Many at the hearing wanted to discuss not the cattle but the swine on the farm's Tewksbury property.

However hard she tried - at times threatening to have odor-angry neighbors escorted from the building when they would not focus on the cows - Board of Health chairwoman Elizabeth Sabounjian could not keep the topic of the pigs out of the middle school auditorium.

Town Manager Michael A. Caira said one could not discuss the cows without addressing the pigs.

"The odor issue must be resolved," he said. "The odor creates a problem all the way to Town Hall. In some instances, public health may be in jeopardy. You have to solve that problem before we can look legitimately at whether or not this permit can be approved."

It has been an uneasy few years down on Krochmal Farm.

Following a family dispute played out in public over who would inherit the land after matriarch Ann Krochmal's death in 2001, the farm in recent months faced increasingly vociferous objections to the miasma neighbors say originates from the more than 900 swine the Caves and two other families raise there.

On Sept. 22, as Tewksbury resident David S. Powers continued sounding the anti-odor charge from his website, Tewksburyodor.org, Wilmington residents added their complaints to the mix at a Wilmington Board of Selectmen meeting.

Area legislators have also jumped on the bandwagon.
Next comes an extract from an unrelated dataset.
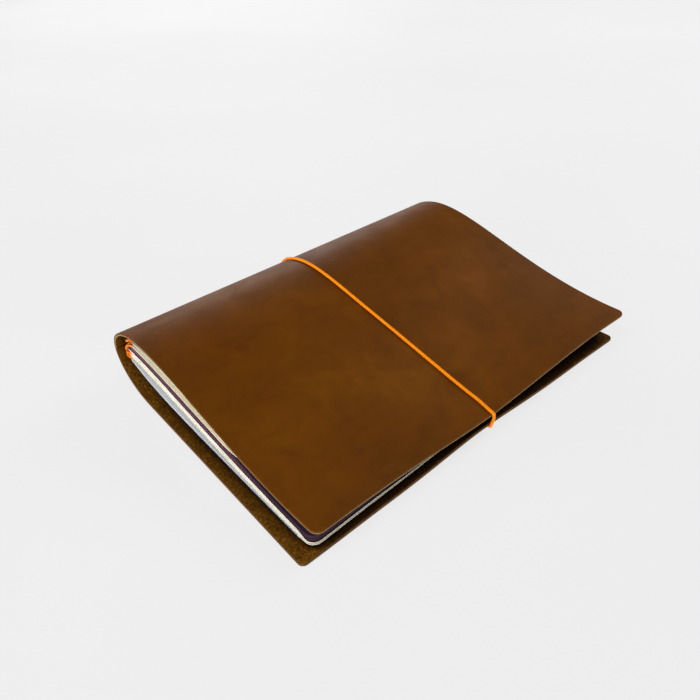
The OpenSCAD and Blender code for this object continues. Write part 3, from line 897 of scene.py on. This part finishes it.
def camera_axes(yaw, pitch, roll):
    """Right, up and forward directions of a camera turned yaw from +Y, tipped down by pitch and rolled."""
    forward = np.array([math.sin(yaw) * math.cos(pitch), math.cos(yaw) * math.cos(pitch), -math.sin(pitch)])
    right = np.array([math.cos(yaw), -math.sin(yaw), 0.0])
    up = np.cross(right, forward)
    return math.cos(roll) * right + math.sin(roll) * up, math.cos(roll) * up - math.sin(roll) * right, forward


# The camera's place in the working frame, its yaw, pitch and roll in degrees, and its focal length
CAMERA_AT = (291.82, -197.02, 220.61)
CAMERA_TURN = (-50.738, 36.05, -3.245)
CAMERA_LENS = 34.19

right, up, forward = camera_axes(*(math.radians(a) for a in CAMERA_TURN))
camera = bpy.data.objects.new("camera", bpy.data.cameras.new("camera"))
bpy.context.scene.collection.objects.link(camera)
turn = Matrix((right, up, -forward)).transposed().to_4x4()
camera.matrix_world = Matrix.Translation(at(CAMERA_AT[0], CAMERA_AT[2], CAMERA_AT[1])) @ turn
camera.data.lens = CAMERA_LENS
camera.data.sensor_width = 36.0
camera.data.clip_start = 0.01
camera.data.clip_end = 20.0
bpy.context.scene.camera = camera


# Where each light stands, what it points at, its width and height, and its power
def soft_light(name, place, aim, size, power, colour=(1, 1, 1)):
    light = bpy.data.lights.new(name, "AREA")
    light.shape = "RECTANGLE"
    light.size, light.size_y = size
    light.energy = power
    light.color = colour
    obj = bpy.data.objects.new(name, light)
    bpy.context.scene.collection.objects.link(obj)
    obj.location = place
    obj.rotation_euler = (Vector(aim) - Vector(place)).to_track_quat("-Z", "Y").to_euler()


soft_light("key", (0.2, 1.35, 0.95), (0, 0, 0), (0.8, 0.8), 16.0)
soft_light("rim", (-1.5, 0.75, 0.5), (0, 0, 0.02), (0.9, 0.5), 9.5)
soft_light("front", (-0.1, -1.7, 0.18), (0, 0, 0.02), (1.5, 0.32), 30.0)
soft_light("right", (1.7, -0.4, 0.12), (0, 0, 0.02), (1.2, 0.2), 14.0)
soft_light("above", (-0.35, -0.75, 1.5), (0, 0, 0.02), (0.9, 0.9), 12.0)

world = bpy.data.worlds.new("studio")
bpy.context.scene.world = world
world.use_nodes = True
world.node_tree.nodes["Background"].inputs["Color"].default_value = (1, 1, 1, 1)
world.node_tree.nodes["Background"].inputs["Strength"].default_value = 0.1
bpy.context.scene.view_settings.view_transform = "Standard"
State Senator Susan C. Tucker, an Andover Democrat, gave her support to a residents' petition for stricter Tewksbury piggery rules - including manure management and possible permit revocation for violations.

Tewksbury voters were scheduled to decide on the measure, which the Legislature would have to approve if it passes, on Oct. 2.

State Representative James R. Miceli, Democrat of Wilmington, said he, too, has listened to his constituents' complaints and is opposed to the scope of the farm's livestock business.

"This farm does not belong there," Miceli said. "It belongs in the middle of Idaho. It's become overwhelming."

At the hearing Tuesday, Cave acknowledged that the odor had become a problem but that he had brought in outside help to remedy the situation.

"I'm sorry if it has smelled," he said. "We don't want it to smell. That's our goal."

As for the cattle on his Wilmington property, he said the permit requirement was "new information."

"There have always been animals down there," he said after the hearing.

Sabounjian said the Board of Health will take residents' written comments on the livestock permit - by mail, e-mail, or drop-off - until tomorrow.

The Board of Health's decision on the permit application, she said, will be made in the following weeks.

Correction: Because of a reporting error, a story in the Globe's Northwest section Sunday about complaints against a farm in Wilmington and Tewksbury gave the wrong date for a special Town Meeting vote to implement stricter pig farm rules in Tewksbury. The meeting is scheduled for 7 p.m. today at Tewksbury Memorial High School.